SHORT PROBLEM — Pick every line with "part" from the material below.

PROVIDED MATERIAL —
[Start]

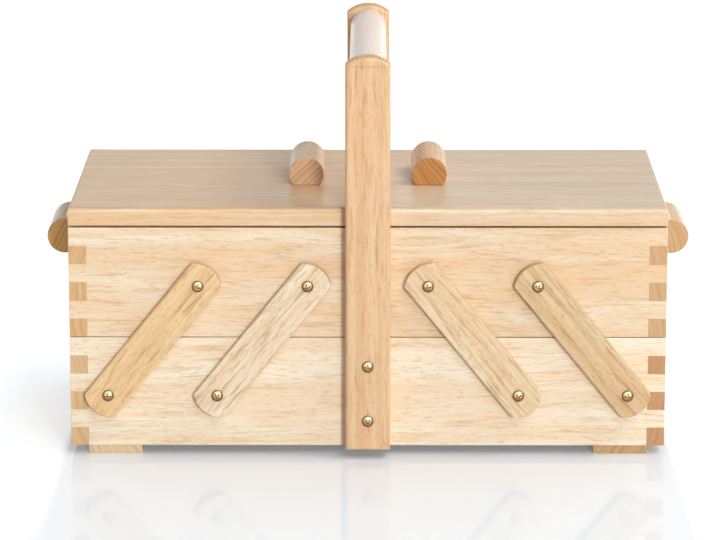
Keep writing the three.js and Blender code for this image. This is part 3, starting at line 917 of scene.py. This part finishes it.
# Each lamp: its compass direction from the front towards the right, its height above the
# horizon, its distance, its size and its power.
LAMPS = {
    "key": dict(azimuth=14, elevation=11, distance=6, size=0.7, power=162),
    "fill": dict(azimuth=16, elevation=42, distance=4, size=1.6, power=36),
    "top": dict(azimuth=72, elevation=52, distance=3.5, size=1.6, power=52),
    "rear_right": dict(azimuth=140, elevation=10, distance=3, size=1.4, power=15),
    "rear_left": dict(azimuth=220, elevation=10, distance=3, size=1.4, power=15),
}
FLOOR_LAMPS = {
    "floor_back": dict(azimuth=180, elevation=21, distance=8, size=0.3, power=1040),
    "floor_side": dict(azimuth=24, elevation=40, distance=8, size=1.2, power=60),
}


def make_lamp(name, azimuth, elevation, distance, size, power):
    target = (cad_low + cad_high) / 2
    a, e = math.radians(azimuth), math.radians(elevation)
    away = Vector((math.sin(a) * math.cos(e), -math.cos(a) * math.cos(e), math.sin(e)))
    data = bpy.data.lights.new(name, "AREA")
    data.shape = "DISK"
    data.size = size
    data.energy = power
    lamp = bpy.data.objects.new(name, data)
    lamp.location = target + away * distance
    lamp.rotation_euler = (-away).to_track_quat("-Z", "Y").to_euler()
    bpy.context.scene.collection.objects.link(lamp)
    return lamp


def make_lamps(floor):
    """The studio's lamps, and those whose light only the floor takes, for the box's shadows."""
    for name, settings in LAMPS.items():
        make_lamp(name, **settings)
    takers = bpy.data.collections.new("floor_lamp_takers")
    takers.objects.link(floor)
    for name, settings in FLOOR_LAMPS.items():
        make_lamp(name, **settings).light_linking.receiver_collection = takers


def make_camera():
    data = bpy.data.cameras.new("camera")
    data.sensor_width = SENSOR_WIDTH
    data.lens = SENSOR_WIDTH * FOCAL_LENGTH_PX / PHOTO_WIDTH_PX
    data.clip_start = NEAREST_SEEN
    data.clip_end = FARTHEST_SEEN
    camera = bpy.data.objects.new("camera", data)
    camera.location = CAMERA_PLACE
    camera.rotation_euler = (math.radians(90 - CAMERA_PITCH), 0, math.radians(CAMERA_YAW))
    bpy.context.scene.collection.objects.link(camera)
    bpy.context.scene.camera = camera


bpy.context.scene.view_settings.view_transform = "Standard"
make_camera()
for box, (stock, boards) in BOXES.items():
    make_box(box, stock, boards)
make_foot_battens()
make_lids()
make_grips()
make_arms()
make_posts()
make_rail()
# The recess brass darkens the cross recesses with painted shade.
screw_brass, recess_shade_brass = brass("screw"), brass("recess")
make_arm_screws(screw_brass, recess_shade_brass)
make_post_screws(screw_brass, recess_shade_brass)
make_hinges(brass("hinge"))
make_hinge_screws(screw_brass, recess_shade_brass)
floor = make_floor()
make_world()
make_lamps(floor)
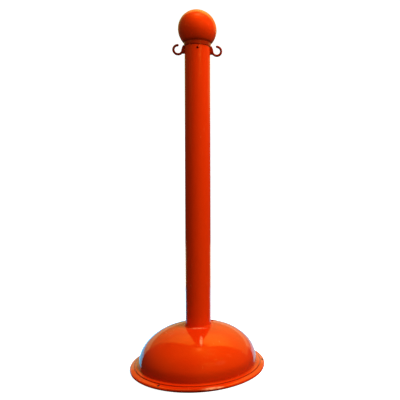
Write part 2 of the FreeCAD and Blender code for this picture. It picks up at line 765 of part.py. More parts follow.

[End]

ANSWER FOR THE TASK —
Keep writing the three.js and Blender code for this image. This is part 3, starting at line 917 of scene.py. This part finishes it.
Write part 2 of the FreeCAD and Blender code for this picture. It picks up at line 765 of part.py. More parts follow.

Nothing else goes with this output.